Repeat all of the data precisely.

### RAW DATA
(begin)

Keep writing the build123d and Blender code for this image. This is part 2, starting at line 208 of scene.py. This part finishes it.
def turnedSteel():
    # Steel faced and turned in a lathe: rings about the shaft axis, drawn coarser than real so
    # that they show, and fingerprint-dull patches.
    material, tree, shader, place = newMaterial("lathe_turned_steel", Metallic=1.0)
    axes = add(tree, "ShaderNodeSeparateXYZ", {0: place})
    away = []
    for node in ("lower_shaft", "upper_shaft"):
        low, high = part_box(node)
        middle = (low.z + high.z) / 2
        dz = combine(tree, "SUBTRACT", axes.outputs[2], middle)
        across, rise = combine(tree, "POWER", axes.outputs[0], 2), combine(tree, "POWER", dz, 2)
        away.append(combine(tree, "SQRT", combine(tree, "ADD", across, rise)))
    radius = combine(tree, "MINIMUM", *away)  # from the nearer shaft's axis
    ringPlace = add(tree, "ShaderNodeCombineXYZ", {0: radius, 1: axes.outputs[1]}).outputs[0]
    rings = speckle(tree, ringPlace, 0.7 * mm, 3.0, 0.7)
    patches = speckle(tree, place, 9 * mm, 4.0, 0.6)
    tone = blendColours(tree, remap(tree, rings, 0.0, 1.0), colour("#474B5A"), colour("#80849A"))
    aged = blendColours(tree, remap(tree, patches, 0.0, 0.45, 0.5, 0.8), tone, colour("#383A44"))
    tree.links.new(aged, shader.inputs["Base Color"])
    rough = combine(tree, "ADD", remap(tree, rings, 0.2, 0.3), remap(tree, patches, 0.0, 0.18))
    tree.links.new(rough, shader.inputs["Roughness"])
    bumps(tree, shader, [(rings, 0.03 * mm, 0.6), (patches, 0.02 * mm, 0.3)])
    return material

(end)

### EXERCISE OUTPUT
Keep writing the build123d and Blender code for this image. This is part 2, starting at line 208 of scene.py. This part finishes it.
def turnedSteel():
    # Steel faced and turned in a lathe: rings about the shaft axis, drawn coarser than real so
    # that they show, and fingerprint-dull patches.
    material, tree, shader, place = newMaterial("lathe_turned_steel", Metallic=1.0)
    axes = add(tree, "ShaderNodeSeparateXYZ", {0: place})
    away = []
    for node in ("lower_shaft", "upper_shaft"):
        low, high = part_box(node)
        middle = (low.z + high.z) / 2
        dz = combine(tree, "SUBTRACT", axes.outputs[2], middle)
        across, rise = combine(tree, "POWER", axes.outputs[0], 2), combine(tree, "POWER", dz, 2)
        away.append(combine(tree, "SQRT", combine(tree, "ADD", across, rise)))
    radius = combine(tree, "MINIMUM", *away)  # from the nearer shaft's axis
    ringPlace = add(tree, "ShaderNodeCombineXYZ", {0: radius, 1: axes.outputs[1]}).outputs[0]
    rings = speckle(tree, ringPlace, 0.7 * mm, 3.0, 0.7)
    patches = speckle(tree, place, 9 * mm, 4.0, 0.6)
    tone = blendColours(tree, remap(tree, rings, 0.0, 1.0), colour("#474B5A"), colour("#80849A"))
    aged = blendColours(tree, remap(tree, patches, 0.0, 0.45, 0.5, 0.8), tone, colour("#383A44"))
    tree.links.new(aged, shader.inputs["Base Color"])
    rough = combine(tree, "ADD", remap(tree, rings, 0.2, 0.3), remap(tree, patches, 0.0, 0.18))
    tree.links.new(rough, shader.inputs["Roughness"])
    bumps(tree, shader, [(rings, 0.03 * mm, 0.6), (patches, 0.02 * mm, 0.3)])
    return material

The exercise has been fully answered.